3. An immersion control device as set forth in claim 1, further comprising:

(e) alarm means electrically connected to the sensing means.

4. The device as set forth in claim 1, further comprising:

(e) alarm means electrically connected to the sensing means and responsive to a change in weight distribution or fluid pressure in the immersion control device.

5. The device as set forth in claim 1, in which:

(e) sensing means for sensing the change in the fluid pressure is responsive to a fluid pressure change in the immersion control device, and includes:

1. a regulating member,

2. at least two opposing conductive members movable between a spaced relationship and a contacting relationship, one conductive member connected to the regulating member and another conductive member operatively connected to the fluid chamber means.

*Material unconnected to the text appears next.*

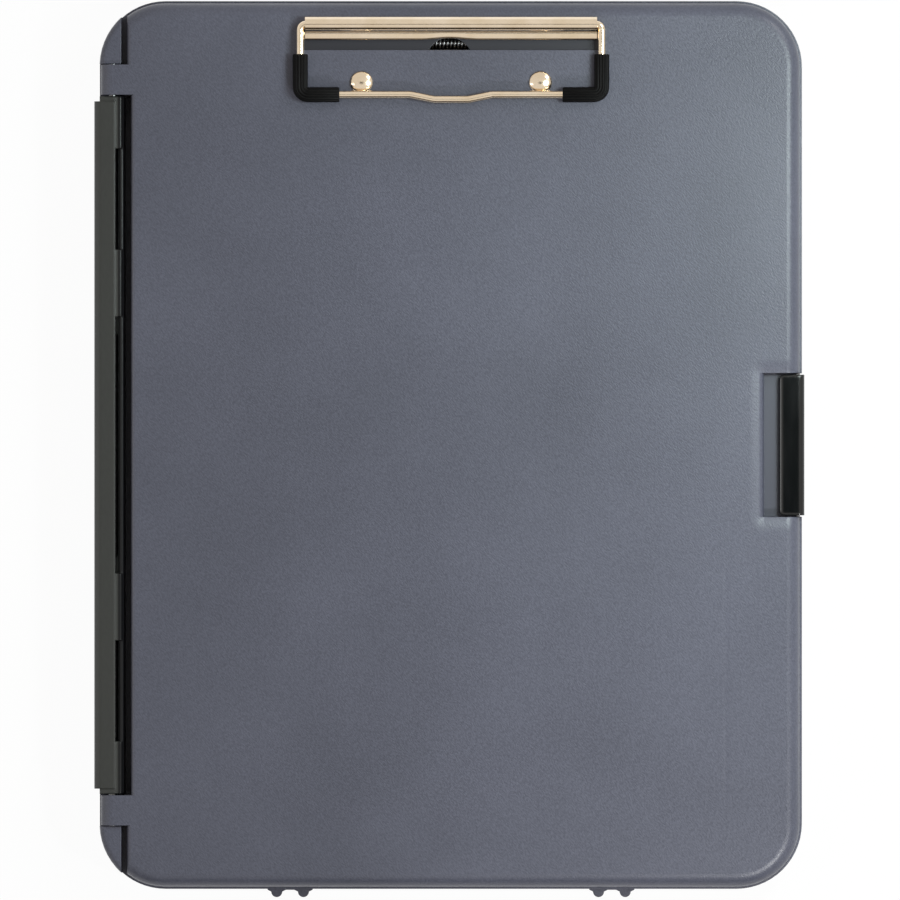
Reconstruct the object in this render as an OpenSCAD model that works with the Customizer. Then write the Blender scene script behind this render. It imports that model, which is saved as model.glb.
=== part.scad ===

6. The device as set forth in claim 1, further comprising:

(e) a combined fluid supply and exhaust connection for the fluid chamber means, and

(f) a fluid reservoir connected to the fluid connection, the fluid reservoir responsive to the sensing means, whereby fluid pressure in the immersion control device will be changed through the fluid supply and exhaust connection in response to the sensing means so as to provide a desired fluid pressure.

7. The device as set forth in claim 1, in which:

(e) the fluid chamber means includes a fluid chamber defining a pair of apertures,

(f) one regulating member received within the one of the apertures, the one regulating member including an upwardly facing surface,

(g) another regulating member received within another one of the apertures, the other regulating member including another upwardly facing surface,

(h) a lower conductive film member carried by one regulating member upper facing surface,

(i) another lower conductive film member carried by the other regulating member upper facing surface,

(j) a bottom support member supporting both of the regulating members and the fluid chamber,

(k) an upper support member located intermediate the fluid filled device and the fluid chamber and operatively supporting an upper conductive film member in opposing relationship with the one lower conductive film member and another upper conductive film member in opposing relationship with the other lower conductive film member, and

(l) electrically connecting means electrically connecting lower conductive film members and upper conductive film members with an alarm means.

8. An immersion control device comprising:

(a) lower support means for supporting a fluid chamber,

(b) upper support means movably connected to the lower support means, the lower support means and upper support means defining a fluid chamber enclosure, the upper support means supporting a fluid filled device,

(c) wall means, the wall means in cooperative relationship so as to allow relative movement between the lower support means and the upper support means, the relative movement generally limited to movement of the support means toward and away from each other,

(d) fluid chamber means, the fluid chamber means located within the fluid chamber enclosure,

(e) a fluid interconnecting means providing a fluid tight passage between the fluid chamber means and the fluid filled device,

(f) means for sensing a change in fluid pressure, the sensing means connected to the lower support means, the upper support means and the wall means, and

(g) the sensing means including a plurality of spaced apart conductive stages.

9. The device as set forth in claim 8, further comprising:

(h) alarm means electrically connected to the sensing means and responsive to a change in the fluid pressure in the immersion control device.

10. The device as set forth in claim 8, further comprising:

(h) a fluid supply and exhaust connection associated with the fluid chamber means,

(i) a fluid reservoir responsive to the sensing means, whereby fluid pressure can be regulated through the fluid supply and exhaust connection in response to the sensing means.

11. The device as set forth in claim 8, wherein:

(h) the sensing means includes a plurality of conductive sensing strips, each sensing strip having two or more conductive strips, and

(i) a contact bar means in sliding electrical contact with the sensing strips.

12. An immersion control device comprising:

(a) a fluid filled support device for maintaining a desired depth of immersion for supporting a weight of a person or object, the desired depth of immersion corresponding to a fluid pressure, the fluid filled support device having one fluid volume,

(b) a fluid chamber means having another fluid volume, the fluid chamber means in supporting relationship with the fluid filled support device,

(c) a sensing means for sensing fluid pressure within the fluid chamber means and the fluid filled support device, and

(d) the fluid filled support device fluid pressure equal to the fluid chamber means fluid pressure independent of any difference between the one fluid volume and the other fluid volume.

13. The immersion control device as set forth in claim 12, in which:

(e) the device includes a wheelchair cushion.

14. The immersion control device as set forth in claim 12, in which:

(e) the device includes a fluid filled cushion or mattress suitable for use in a bed.

15. A method of providing a determined immersion depth in an immersion control device, comprising the steps of:

(a) providing a fluid filled support device for supporting an individual or an object,

(b) providing a fluid filled chamber means connected to the fluid support device such that fluid pressure in the fluid filled support device is equal to fluid pressure in the fluid chamber means independent of the fluid volumes of either the fluid filled support device or the fluid chamber means,

(c) determining a desired immersion depth for the individual or object supported by the fluid filed support device, the desired immersion depth corresponding to a desired fluid pressure within the immersion control device,

(d) connecting a sensing means to the fluid chamber means to respond to a fluid pressure change,

(e) the sensing means sensing the fluid pressure change in the fluid chamber means, the fluid pressure change correlating to a corresponding change in the immersion depth of the object or individual supported by the fluid filled support device, and

(f) locating the fluid chamber means in a supporting relationship with respect to the fluid filled support device.